**YOUR INSTRUCTIONS**
Please quote the material exactly, every line of it.
--- Start DATA EXTRACT ---
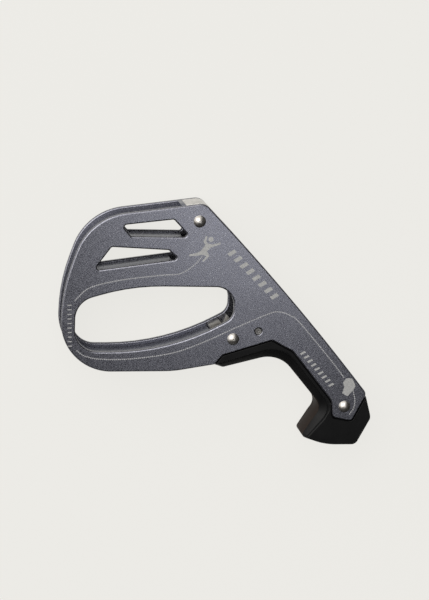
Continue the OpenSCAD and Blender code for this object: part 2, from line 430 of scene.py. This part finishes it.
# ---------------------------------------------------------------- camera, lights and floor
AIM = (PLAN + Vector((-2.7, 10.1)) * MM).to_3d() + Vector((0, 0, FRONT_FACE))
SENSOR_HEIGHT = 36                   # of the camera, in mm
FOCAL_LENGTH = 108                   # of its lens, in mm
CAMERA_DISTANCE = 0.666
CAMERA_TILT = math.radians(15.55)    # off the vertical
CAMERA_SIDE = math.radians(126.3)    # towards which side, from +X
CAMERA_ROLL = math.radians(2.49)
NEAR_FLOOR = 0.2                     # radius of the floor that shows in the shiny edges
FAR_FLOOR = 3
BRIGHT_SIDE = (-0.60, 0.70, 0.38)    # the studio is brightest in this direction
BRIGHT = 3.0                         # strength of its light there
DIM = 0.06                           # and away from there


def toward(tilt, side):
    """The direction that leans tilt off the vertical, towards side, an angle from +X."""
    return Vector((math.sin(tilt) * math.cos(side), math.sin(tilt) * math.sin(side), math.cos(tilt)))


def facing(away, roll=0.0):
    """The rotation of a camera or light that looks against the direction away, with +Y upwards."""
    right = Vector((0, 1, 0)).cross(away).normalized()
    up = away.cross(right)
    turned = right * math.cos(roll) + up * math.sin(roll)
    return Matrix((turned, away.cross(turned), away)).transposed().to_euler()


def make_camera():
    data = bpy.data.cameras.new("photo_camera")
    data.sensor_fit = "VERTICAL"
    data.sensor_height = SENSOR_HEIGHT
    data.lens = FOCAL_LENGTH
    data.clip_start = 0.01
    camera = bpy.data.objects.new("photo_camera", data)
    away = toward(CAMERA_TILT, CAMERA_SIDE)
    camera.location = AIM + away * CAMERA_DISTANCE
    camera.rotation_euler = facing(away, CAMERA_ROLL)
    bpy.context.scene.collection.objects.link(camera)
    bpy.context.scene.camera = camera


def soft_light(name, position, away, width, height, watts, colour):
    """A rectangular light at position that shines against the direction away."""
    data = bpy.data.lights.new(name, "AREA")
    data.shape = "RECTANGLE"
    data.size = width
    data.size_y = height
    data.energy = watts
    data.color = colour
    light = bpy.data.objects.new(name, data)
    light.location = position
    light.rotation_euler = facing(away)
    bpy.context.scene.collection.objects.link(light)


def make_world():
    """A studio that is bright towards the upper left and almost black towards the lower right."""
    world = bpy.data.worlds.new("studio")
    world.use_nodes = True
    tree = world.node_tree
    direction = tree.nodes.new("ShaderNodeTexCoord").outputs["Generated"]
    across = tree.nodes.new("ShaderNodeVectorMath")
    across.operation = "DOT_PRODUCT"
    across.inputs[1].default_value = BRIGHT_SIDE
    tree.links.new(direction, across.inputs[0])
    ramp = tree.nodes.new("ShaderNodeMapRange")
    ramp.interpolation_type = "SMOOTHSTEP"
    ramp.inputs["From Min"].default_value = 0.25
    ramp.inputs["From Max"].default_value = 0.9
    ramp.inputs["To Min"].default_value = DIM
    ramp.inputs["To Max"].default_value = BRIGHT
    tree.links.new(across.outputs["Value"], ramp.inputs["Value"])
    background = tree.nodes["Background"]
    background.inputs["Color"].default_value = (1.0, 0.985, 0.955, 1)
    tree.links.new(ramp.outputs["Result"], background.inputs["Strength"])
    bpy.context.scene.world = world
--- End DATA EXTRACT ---
**RESULT**
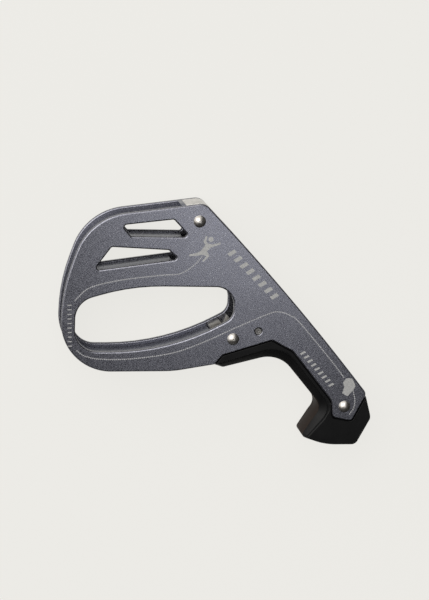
Continue the OpenSCAD and Blender code for this object: part 2, from line 430 of scene.py. This part finishes it.
# ---------------------------------------------------------------- camera, lights and floor
AIM = (PLAN + Vector((-2.7, 10.1)) * MM).to_3d() + Vector((0, 0, FRONT_FACE))
SENSOR_HEIGHT = 36                   # of the camera, in mm
FOCAL_LENGTH = 108                   # of its lens, in mm
CAMERA_DISTANCE = 0.666
CAMERA_TILT = math.radians(15.55)    # off the vertical
CAMERA_SIDE = math.radians(126.3)    # towards which side, from +X
CAMERA_ROLL = math.radians(2.49)
NEAR_FLOOR = 0.2                     # radius of the floor that shows in the shiny edges
FAR_FLOOR = 3
BRIGHT_SIDE = (-0.60, 0.70, 0.38)    # the studio is brightest in this direction
BRIGHT = 3.0                         # strength of its light there
DIM = 0.06                           # and away from there


def toward(tilt, side):
    """The direction that leans tilt off the vertical, towards side, an angle from +X."""
    return Vector((math.sin(tilt) * math.cos(side), math.sin(tilt) * math.sin(side), math.cos(tilt)))


def facing(away, roll=0.0):
    """The rotation of a camera or light that looks against the direction away, with +Y upwards."""
    right = Vector((0, 1, 0)).cross(away).normalized()
    up = away.cross(right)
    turned = right * math.cos(roll) + up * math.sin(roll)
    return Matrix((turned, away.cross(turned), away)).transposed().to_euler()


def make_camera():
    data = bpy.data.cameras.new("photo_camera")
    data.sensor_fit = "VERTICAL"
    data.sensor_height = SENSOR_HEIGHT
    data.lens = FOCAL_LENGTH
    data.clip_start = 0.01
    camera = bpy.data.objects.new("photo_camera", data)
    away = toward(CAMERA_TILT, CAMERA_SIDE)
    camera.location = AIM + away * CAMERA_DISTANCE
    camera.rotation_euler = facing(away, CAMERA_ROLL)
    bpy.context.scene.collection.objects.link(camera)
    bpy.context.scene.camera = camera


def soft_light(name, position, away, width, height, watts, colour):
    """A rectangular light at position that shines against the direction away."""
    data = bpy.data.lights.new(name, "AREA")
    data.shape = "RECTANGLE"
    data.size = width
    data.size_y = height
    data.energy = watts
    data.color = colour
    light = bpy.data.objects.new(name, data)
    light.location = position
    light.rotation_euler = facing(away)
    bpy.context.scene.collection.objects.link(light)


def make_world():
    """A studio that is bright towards the upper left and almost black towards the lower right."""
    world = bpy.data.worlds.new("studio")
    world.use_nodes = True
    tree = world.node_tree
    direction = tree.nodes.new("ShaderNodeTexCoord").outputs["Generated"]
    across = tree.nodes.new("ShaderNodeVectorMath")
    across.operation = "DOT_PRODUCT"
    across.inputs[1].default_value = BRIGHT_SIDE
    tree.links.new(direction, across.inputs[0])
    ramp = tree.nodes.new("ShaderNodeMapRange")
    ramp.interpolation_type = "SMOOTHSTEP"
    ramp.inputs["From Min"].default_value = 0.25
    ramp.inputs["From Max"].default_value = 0.9
    ramp.inputs["To Min"].default_value = DIM
    ramp.inputs["To Max"].default_value = BRIGHT
    tree.links.new(across.outputs["Value"], ramp.inputs["Value"])
    background = tree.nodes["Background"]
    background.inputs["Color"].default_value = (1.0, 0.985, 0.955, 1)
    tree.links.new(ramp.outputs["Result"], background.inputs["Strength"])
    bpy.context.scene.world = world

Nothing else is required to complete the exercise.